The Seattle Seahawks are on track to sell for approximately $10 billion, more than double the $4.65 billion the Walton-Penner group paid for the Denver Broncos in August 2022. Todd Boehly, who controls Chelsea FC and holds minority stakes in the Lakers and Dodgers, has filed preliminary interest according to Semafor's reporting, marking the first confirmed billionaire bid in what estate advisors expect to be a multi-party auction.
Jody Allen has controlled the franchise since her brother Paul's death in 2018, inheriting both the Seahawks and the Portland Trail Blazers through the Paul G. Allen Trust. The trust's mandate requires liquidation of sports assets, a timeline that became public in 2021 but accelerated quietly over the past eighteen months as investment bankers at Allen & Company began pre-qualifying buyers. The Seahawks generated $584 million in revenue for the 2023 season, per Forbes, on a franchise Forbes values at $5.8 billion—a figure the eventual sale price will embarrass.
The $10 billion projection matters because it resets the floor for every NFL ownership conversation. When the Broncos sold thirty-three months ago, the price shocked the market; family offices that passed at $4 billion now recognize they mispriced scarcity. The Seahawks carry better fundamentals: a top-ten media market, a stadium lease running through 2032 with favorable revenue splits, and a season-ticket waitlist that hasn't opened since 2013. Boehly's interest is structural—he already runs the playbook of stacking cashflow assets across leagues, and Seattle's local sponsorship market remains undermonetized relative to its tech wealth concentration.
The timing also reflects NFL ownership as the liquidity event for ultra-high-net-worth individuals who missed earlier franchise windows. Since 2018, six teams have changed hands, each sale price exceeding the last. The league's debt policy allows buyers to finance up to $1.2 billion per transaction, but at $10 billion, a winning group will need to clear $8.8 billion in equity—a threshold that eliminates most single checkbooks and forces consortium structures. Boehly's Eldridge Industries has assembled these syndicates before; his Chelsea purchase required $2.5 billion from Silver Lake and Clearlake Capital after his personal commitment.

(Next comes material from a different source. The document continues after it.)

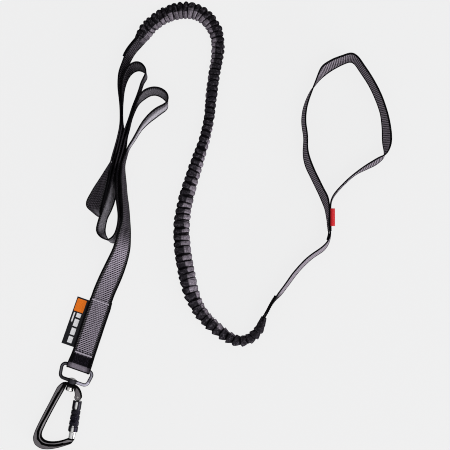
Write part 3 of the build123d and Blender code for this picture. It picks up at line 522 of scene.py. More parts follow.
hand = np.array(HANDLE_EDGES)
hand_top = np.stack([hand[:, 0], hand[:, 1], np.minimum(hand[:, 2] + 0.6, 25.0)], 1)
hand_low = np.stack([hand[:, 3], hand[:, 4], np.full(len(hand), 0.9)], 1)
hand_top, hand_low = lead(hand_top, LEAD), lead(hand_low, LEAD)
h_c, h_a, h_n, h_t, h_s = frames_of(hand_top, hand_low, 0.8, 2.2)
hand_strap = strap("hand_strap", h_c, h_a, h_n, h_s)


GAP_UP = 1.9
GAP_LOW = -1.74
JOIN_OUT, JOIN_IN = 151.3, 145.5
SLOT_ASIDE = -0.6
FLOOR_ALBEDO, FLOOR_EVEN = 0.82, 0.94
SKY_FROM, SKY_DARK, SKY_BRIGHT = (0.25, -0.20, 0.95), 0.10, 0.635
# name, azimuth, elevation, distance, size, watts
LAMPS = [
    ("low_right", -42.0, 12.0, 2.4, (1.6, 0.5), 45.0),
    ("over_right", -30.0, 58.0, 2.3, (1.3, 0.9), 9.0),
    ("left_high", 150.0, 48.0, 2.3, (1.5, 1.0), 2.0),
    ("top_right", 55.0, 50.0, 2.3, (1.3, 0.9), 2.0),
]

# ------------------------------------------------------------------ shader arithmetic
class X:
    """A shader value that arithmetic can be written on."""

    def __init__(self, tree, socket):
        self.tree, self.socket = tree, socket

    def op(self, kind, *others, clamp=False):
        node = self.tree.nodes.new("ShaderNodeMath")
        node.operation, node.use_clamp = kind, clamp
        for slot, value in zip(node.inputs, (self, *others)):
            if isinstance(value, X):
                self.tree.links.new(value.socket, slot)
            else:
                slot.default_value = float(value)
        return X(self.tree, node.outputs[0])

    def __add__(self, o): return self.op("ADD", o)
    def __radd__(self, o): return self.op("ADD", o)
    def __sub__(self, o): return self.op("SUBTRACT", o)
    def __rsub__(self, o): return (self * -1.0) + o
    def __mul__(self, o): return self.op("MULTIPLY", o)
    def __rmul__(self, o): return self.op("MULTIPLY", o)
    def __truediv__(self, o): return self.op("DIVIDE", o)
    def sin(self): return self.op("SINE")
    def cos(self): return self.op("COSINE")
    def frac(self): return self.op("FRACT")
    def floor(self): return self.op("FLOOR")
    def abs(self): return self.op("ABSOLUTE")
    def pow(self, o): return self.op("POWER", o)
    def min(self, o): return self.op("MINIMUM", o)
    def max(self, o): return self.op("MAXIMUM", o)
    def hypot(self, o): return (self * self + o * o).op("SQRT")

    def step(self, lo, hi):
        """0 below lo to 1 above hi, smoothly."""
        node = self.tree.nodes.new("ShaderNodeMapRange")
        node.interpolation_type = "SMOOTHSTEP"
        self.tree.links.new(self.socket, node.inputs["Value"])
        node.inputs["From Min"].default_value, node.inputs["From Max"].default_value = lo, hi
        return X(self.tree, node.outputs["Result"])


class Finish:
    """One material: a Principled shader and the maps it reads."""

    def __init__(self, name, **uniform):
        self.mat = bpy.data.materials.new(name)
        self.mat.use_nodes = True
        self.tree = self.mat.node_tree
        self.shader = self.tree.nodes["Principled BSDF"]
        for key, value in uniform.items():
            slot = self.shader.inputs[key.replace("_", " ")]
            slot.default_value = (*value, 1.0) if isinstance(value, tuple) and len(value) == 3 else value
        self.diffuse = uniform.get("Base_Color")

    def node(self, kind, **props):
        n = self.tree.nodes.new(kind)
        for key, value in props.items():
            setattr(n, key, value)
        return n

    def uv(self):
        n = self.node("ShaderNodeUVMap", uv_map="weave")
        s = self.node("ShaderNodeSeparateXYZ")
        self.tree.links.new(n.outputs[0], s.inputs[0])
        return X(self.tree, s.outputs[0]), X(self.tree, s.outputs[1])

    def attribute(self, name):
        n = self.node("ShaderNodeAttribute", attribute_name=name)
        return X(self.tree, n.outputs["Fac"])

    def place(self):
        n = self.node("ShaderNodeTexCoord")
        return n.outputs["Object"]

    def place_xyz(self):
        s = self.node("ShaderNodeSeparateXYZ")
        self.tree.links.new(self.place(), s.inputs[0])
        return [X(self.tree, s.outputs[k]) for k in range(3)]

    def vector(self, x, y, z=0.0):
        n = self.node("ShaderNodeCombineXYZ")
        for slot, value in zip(n.inputs, (x, y, z)):
            if isinstance(value, X):
                self.tree.links.new(value.socket, slot)
            else:
                slot.default_value = value
        return n.outputs[0]

    def noise(self, where, scale, detail=2.0, rough=0.5):
        n = self.node("ShaderNodeTexNoise")
        n.inputs["Scale"].default_value, n.inputs["Detail"].default_value, n.inputs["Roughness"].default_value = scale, detail, rough
        self.tree.links.new(where, n.inputs["Vector"])
        return X(self.tree, n.outputs["Fac"])

    def mix(self, share, a, b):
        """A colour between a and b; each is a colour or the result of another mix."""
        n = self.node("ShaderNodeMix", data_type="RGBA")
        self.tree.links.new(share.socket, n.inputs["Factor"])
        for slot, value in ((n.inputs[6], a), (n.inputs[7], b)):
            if isinstance(value, tuple):
                slot.default_value = (*value, 1.0)
            else:
                self.tree.links.new(value, slot)
        return n.outputs[2]

    def colour(self, socket):
        self.tree.links.new(socket, self.shader.inputs["Base Color"])

    def rough(self, value):
        self.tree.links.new(value.socket, self.shader.inputs["Roughness"])

    def bump(self, height, distance, strength=1.0):
        n = self.node("ShaderNodeBump")
        n.inputs["Strength"].default_value, n.inputs["Distance"].default_value = strength, distance
        self.tree.links.new(height.socket, n.inputs["Height"])
        self.tree.links.new(n.outputs[0], self.shader.inputs["Normal"])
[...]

What happens next depends on how many credible bids Allen & Company can surface by late spring. The NFL requires a three-quarters ownership vote to approve any sale, and the league prefers operators who won't immediately flip stakes to private equity, a sensitivity that has intensified since Tom Brady's minority Raiders purchase introduced complex carry structures. If Boehly advances, expect co-investors from Seattle's tech corridors—names like Schultz or Nordstrom family offices that carry local credibility. If he doesn't, the bidder list will likely include at least one sovereign wealth vehicle and one media conglomerate testing the league's ownership restrictions on broadcasters.
The Seahawks' front office has operated for six years knowing the sale was inevitable, which explains the franchise's conservative approach to long-term stadium renovations and its focus on player deals that don't extend past 2027. The eventual buyer inherits a roster in transition, a head coach on a contract through 2025, and a fan base that sold out 167 consecutive games before the streak ended in 2024. The sale will close sometime in 2026, pending league approval, at a price that makes every other North American sports asset look undervalued by comparison.